Jacob squatted beside Julie and watched her kick at a tree root.

“Are you mad?” he asked.

“Yes,” she grumbled.

“What about?”

“That stu—” She glanced at her Aunt Mander and adjusted her word choice. “That greedy goat taked all the food.” Her eyes welled with tears. “Now the nice goats don’t get any.”

And wasn’t that the way of the world? But that wasn’t something he wanted her to simply accept. “Do you want to feed the nice goats my bag of food?” he asked, holding his full bag of pellets out to her.

“But the stupid—I mean, that
brown
goat—will just take it all again.”

Jacob couldn’t resist stroking her soft hair. “I have a plan to outsmart that brown goat.”

Julie perked up, and it warmed his heart that she didn’t even question his ability to outsmart a goat. “What is it?” she whispered, obviously not wanting Brown-goat to overhear his plan.

“We’ll dump the pellets into our hands, and Aunt Mander can take the empty bag over there.” He pointed to the far end of the corral. “And make Brown-goat think she has all the food.”

Julie scrunched up her face and giggled into her tiny hands. “That’s a good trick, Daddy.”

Surprisingly, his trick worked. Brown-goat was so accustomed to being fed out of a paper bag that he was distracted by the bait long enough for Julie to make sure all the nice goats had several pellets each.

“Thank you, Daddy!” Julie said, hugging him as tightly as she could. “You saved the day.”

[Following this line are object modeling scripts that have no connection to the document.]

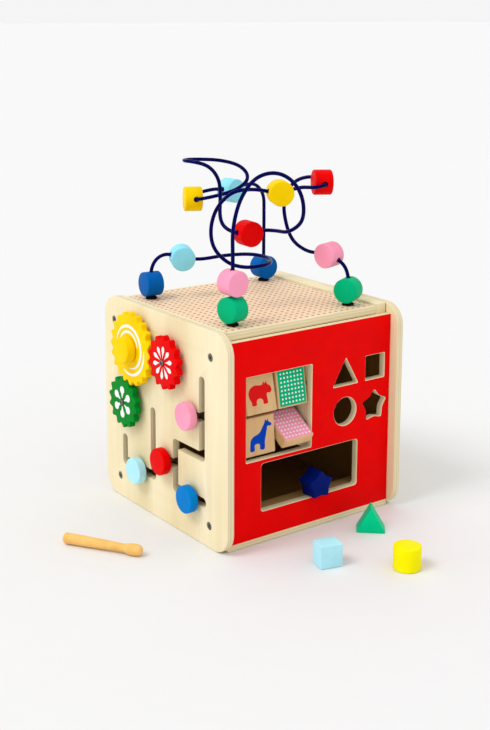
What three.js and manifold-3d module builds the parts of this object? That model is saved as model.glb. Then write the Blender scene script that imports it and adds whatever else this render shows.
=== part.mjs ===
// Wooden activity cube with a shape sorter: front panel with shape holes and turning tiles, side panel with
// gears and slot sliders, lift-off lid with a bead maze, four sorting blocks and a beater.
// Millimetres, +Z up. The origin is on the floor under the middle of the cube; the red front faces -Y.

import * as THREE from "three";
import Module from "manifold-3d";
import { mergeVertices } from "three/addons/utils/BufferGeometryUtils.js";

const wasm = await Module();
wasm.setup();

// ---------------------------------------------------------------- driving sizes
const CUBE_WIDTH = 254; // over the two side panels
const CUBE_DEPTH = 258; // length of a side panel, front to back
const CUBE_HEIGHT = 250;
const GAP = 0.3; // between two pieces that touch
const FIT = 0.5; // round a loose lid or shaft

const SIDE_THICKNESS = 9;
const SIDE_CORNER = 25; // radius of a side panel's corners
const SIDE_ROUNDOVER = 2.5;

const FRONT_THICKNESS = 9;
const FRONT_RECESS = 12; // behind the side panels' front edges
const LID_THICKNESS = 9.5;
const LID_DROP = 2.5; // lid top below the side panels' top
const LID_GAP_LEFT = 5.2; // lid edge to the left side panel
const LID_GAP_RIGHT = 15.2;
const BASE_THICKNESS = 7;

const SLOT_WIDTH = 11;
const KNOB_RADIUS = 15.8;
const KNOB_LENGTH = 10.5;
const KNOB_STANDOFF = 3.5;
const PEG_RADIUS = 4.2;
const KEEPER_RADIUS = 9.5; // disc that holds a slider behind the panel
const KEEPER_THICKNESS = 3.5;
const KEEPER_STANDOFF = 1;

const GEAR_DISTANCE = 71.5; // between axles of two meshed gears
const BIG_TEETH = 20;
const SMALL_TEETH = 14;
const GEAR_THICKNESS = 8;
const GEAR_STANDOFF = 4.5; // back of a gear off the panel
const TOOTH_RISE = 1.9;
const TOOTH_SINK = 2.9;
const AXLE_RADIUS = 2;
const SCREW_HEAD_RADIUS = 3.8;
const GEAR_KNOB_RADIUS = 15.6;
const GEAR_KNOB_LENGTH = 12;

const TILE_WIDTH = 41.5;
const TILE_HEIGHT = 44;
const TILE_THICKNESS = 13;
const TILE_SIDE_GAP = 3;
const TILE_PITCH = 48; // between the two rods
const ROD_RADIUS = 3;
const ROD_DEPTH = 13.5; // rod axis behind the red face
const CHEEK_THICKNESS = 8;

const BLOCK_THICKNESS = 22;
const SQUARE_SIDE = 26;
const ROUND_DIAMETER = 30.5;
const TRIANGLE_SIDE = 34;
const STAR_RADIUS = 18;
const HOLE_CLEARANCE = 1.6; // round each block in its hole

const WIRE_RADIUS = 2.2;
const BEAD_RADIUS = 14.7;
const BEAD_LENGTH = 21;
const BEAD_BORE = 3.6;
const CAP_RADIUS = 7;
const CAP_HEIGHT = 3;

const BEATER_LENGTH = 96;
const BAR_THICKNESS = 2.5;
const BAR_STANDOFF = 4; // xylophone bar off the back panel, on two posts

// ---------------------------------------------------------------- derived sizes
const sideOuter = CUBE_WIDTH / 2;
const sideInner = sideOuter - SIDE_THICKNESS;
const frontFace = CUBE_DEPTH / 2 - FRONT_RECESS;
const frontBack = frontFace - FRONT_THICKNESS;
const lidTop = CUBE_HEIGHT - LID_DROP;
const lidUnder = lidTop - LID_THICKNESS;
const innerWidth = 2 * (sideInner - GAP);

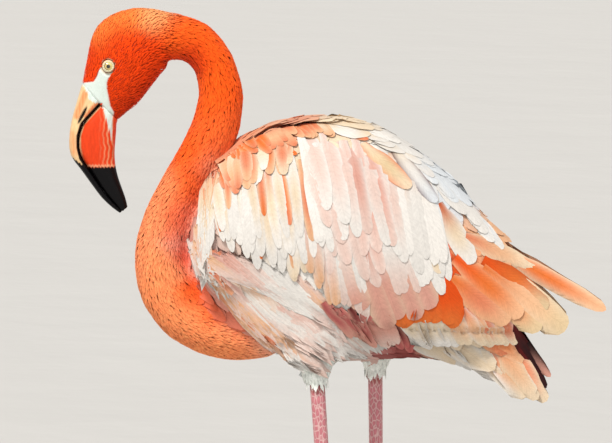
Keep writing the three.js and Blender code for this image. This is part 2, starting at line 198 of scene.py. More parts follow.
def places_of(mesh: bpy.types.Mesh) -> np.ndarray:
    """Reads a mesh's vertices as rows of x, y and z."""
    flat = np.empty(len(mesh.vertices) * 3)
    mesh.vertices.foreach_get("co", flat)
    return flat.reshape(-1, 3)


def set_places(mesh: bpy.types.Mesh, places: np.ndarray) -> None:
    """Writes a mesh's vertices."""
    mesh.vertices.foreach_set("co", places.ravel())
    mesh.update()


def normals_of(mesh: bpy.types.Mesh) -> np.ndarray:
    """Reads a mesh's vertex normals."""
    flat = np.empty(len(mesh.vertices) * 3)
    mesh.vertices.foreach_get("normal", flat)
    return flat.reshape(-1, 3)


def triangles_of(mesh: bpy.types.Mesh) -> np.ndarray:
    """Reads the corners of a mesh's triangles, one row for each."""
    mesh.calc_loop_triangles()
    flat = np.empty(len(mesh.loop_triangles) * 3, int)
    mesh.loop_triangles.foreach_get("vertices", flat)
    return flat.reshape(-1, 3)


def new_mesh(name: str, places: np.ndarray, faces: Iterable[np.ndarray]) -> bpy.types.Mesh:
    """Makes a smooth mesh from arrays.

    Args:
        name: the mesh's name.
        places: its vertices.
        faces: blocks of faces, each block's rows as long as its faces have corners.

    Returns:
        The mesh.
    """
    blocks = [np.asarray(block, int) for block in faces if len(block)]
    corners = np.concatenate([block.ravel() for block in blocks])
    sizes = np.concatenate([np.full(len(block), block.shape[1]) for block in blocks])
    mesh = bpy.data.meshes.new(name)
    mesh.vertices.add(len(places))
    mesh.vertices.foreach_set("co", places.ravel())
    mesh.loops.add(len(corners))
    mesh.loops.foreach_set("vertex_index", corners)
    mesh.polygons.add(len(sizes))
    mesh.polygons.foreach_set("loop_start", np.concatenate([[0], np.cumsum(sizes)[:-1]]))
    mesh.update(calc_edges=True)
    mesh.shade_smooth()
    return mesh


def ease_normals(mesh: bpy.types.Mesh, normals: np.ndarray, blocks: Sequence[np.ndarray],
                 signs: Sequence[Sequence[float]]) -> None:
    """Makes a coat shade like one soft surface.

    Args:
        mesh: the coat.
        normals: for each vertex, the way its outer side faces.
        blocks: the mesh's blocks of faces.
        signs: for each block, one feather's faces in turn: 1 on the outer side and -1 underneath.
    """
    corners = []
    for block, sign in zip(blocks, signs):
        turn = np.resize(np.array(sign, float), len(block))
        corners.append((normals[block] * turn[:, None, None]).reshape(-1, 3))
    mesh.normals_split_custom_set(np.concatenate(corners).tolist())


def copy_nodes(names: Sequence[str], name: str) -> bpy.types.Object:
    """Joins merged copies of frame nodes into one helper object.

    Args:
        names: the nodes.
        name: the helper's name.

    Returns:
        The helper, whose shells are closed.
    """
    shell = bmesh.new()
    for node in names:
        shell.from_mesh(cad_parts[node].data)
    bmesh.ops.remove_doubles(shell, verts=shell.verts, dist=0.02 * MM)
    mesh = bpy.data.meshes.new(name)
    shell.to_mesh(mesh)
    shell.free()
    return link_object(name, mesh)


def apply_modifiers(obj: bpy.types.Object) -> None:
    """Bakes an object's modifiers into its mesh and removes them."""
    graph = bpy.context.evaluated_depsgraph_get()
    made = bpy.data.meshes.new_from_object(obj.evaluated_get(graph))
    old = obj.data
    obj.modifiers.clear()
    obj.data = made
    bpy.data.meshes.remove(old)


def remesh(obj: bpy.types.Object, voxel: float) -> None:
    """Turns an object's shells into one even closed surface of faces about voxel across."""
    change = obj.modifiers.new("Even", "REMESH")
    change.mode = "VOXEL"
    change.voxel_size = voxel
    apply_modifiers(obj)


def cut_finer(mesh: bpy.types.Mesh, inside: Callable[[Sequence[float]], bool]) -> None:
    """Halves the edges whose two ends both pass a test.

    Args:
        mesh: the mesh.
        inside: tells whether a place passes.
    """
    shape = bmesh.new()
    shape.from_mesh(mesh)
    edges = [edge for edge in shape.edges if all(inside(vert.co) for vert in edge.verts)]
    bmesh.ops.subdivide_edges(shape, edges=edges, cuts=1, use_grid_fill=True)
    bmesh.ops.triangulate(shape, faces=[face for face in shape.faces if len(face.verts) > 4])
    shape.to_mesh(mesh)
    shape.free()


class Net:
    """A mesh's edges, used to spread values over its surface."""

    def __init__(self, mesh: bpy.types.Mesh) -> None:
        """Reads the edges of a mesh."""
        flat = np.empty(len(mesh.edges) * 2, int)
        mesh.edges.foreach_get("vertices", flat)
        self.a, self.b = flat.reshape(-1, 2).T
        self.count = len(mesh.vertices)
        self.degree = np.bincount(self.a, minlength=self.count) + np.bincount(self.b, minlength=self.count)

    def mean(self, values: np.ndarray) -> np.ndarray:
        """Gives each vertex the mean of its neighbours' values."""
        columns = values.reshape(self.count, -1)
        out = np.empty_like(columns, dtype=float)
        for i in range(columns.shape[1]):
            one = columns[:, i]
            total = np.bincount(self.a, one[self.b], self.count)
            total = total + np.bincount(self.b, one[self.a], self.count)
            out[:, i] = total / np.maximum(self.degree, 1)
        return out.reshape(values.shape)

    def relax(self, values: np.ndarray, passes: int, keep: float = 0.0) -> np.ndarray:
        """Spreads values over the surface.

        Args:
            values: one value or row for each vertex.
            passes: how many times it is done.
            keep: how much of the loss each pass gives back, near 1 for shapes that shouldn't shrink.

        Returns:
            The eased values.
        """
        for _ in range(passes):
            values = values + 0.5 * (self.mean(values) - values)
            if keep:
                values = values - 0.5 * keep * (self.mean(values) - values)
        return values


def ease_shape(mesh: bpy.types.Mesh, passes: int, keep: float) -> None:
    """Smooths a mesh's shape, giving back most of what that takes away."""
    set_places(mesh, Net(mesh).relax(places_of(mesh), passes, keep=keep))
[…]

Smiling, he squeezed her back. He wished she would stay this size forever. She’d eventually become a teenager and his ability to outsmart goats wouldn’t seem quite as heroic to her.

A loud train whistle sounded, its playful tone carrying across the clearing. “Can we ride the train now?” Julie asked.

“Do you want to look at the snakes first?” he asked, pointing at the small building across the way that was labeled as the reptile house.

Julie’s eyes widened, and she shook her head. “No, thank you,” she said in a squeaky voice.

He didn’t care much for snakes either. “Let’s go find that train.”

He beckoned Amanda with a wave and found her staring at them while Brown-goat nibbled on the empty bag she was still clutching in one hand. She relinquished the bag to the goat and hurried to catch up.

“Ready for a train ride?” he asked, and Amanda nodded, tripping over her feet as she slowed to walk beside him. He took her hand—an automatic reflex on his part—and was surprised when she didn’t yank it away.

At the ticket booth, Jacob peered into his empty wallet. Well, shit, Julie had completely cleaned out his cash supply with her donations.

“Do you take credit cards?” he asked the clerk in the tiny booth.

“I’ve got this,” Amanda said, shifting in front of him and handing bills to the cashier. “It’s my treat.”

“Amanda . . .” he tried to protest.

“How many hundreds of dollars did you donate to this place today?”

“Julie donated it,” he reminded her.


You
donated it.” She peeked at Julie around Jacob’s shoulder. Julie was engrossed in talking to the green parrot in a nearby cage—
pretty bird, pretty bird
they echoed each other. Her eyes shifting to Jacob’s, Amanda slid a hand up his neck and rose up on tiptoes to kiss him. “Julie didn’t get her compassion from me. She got it from you,” she whispered against his lips before turning to the cashier to get her change.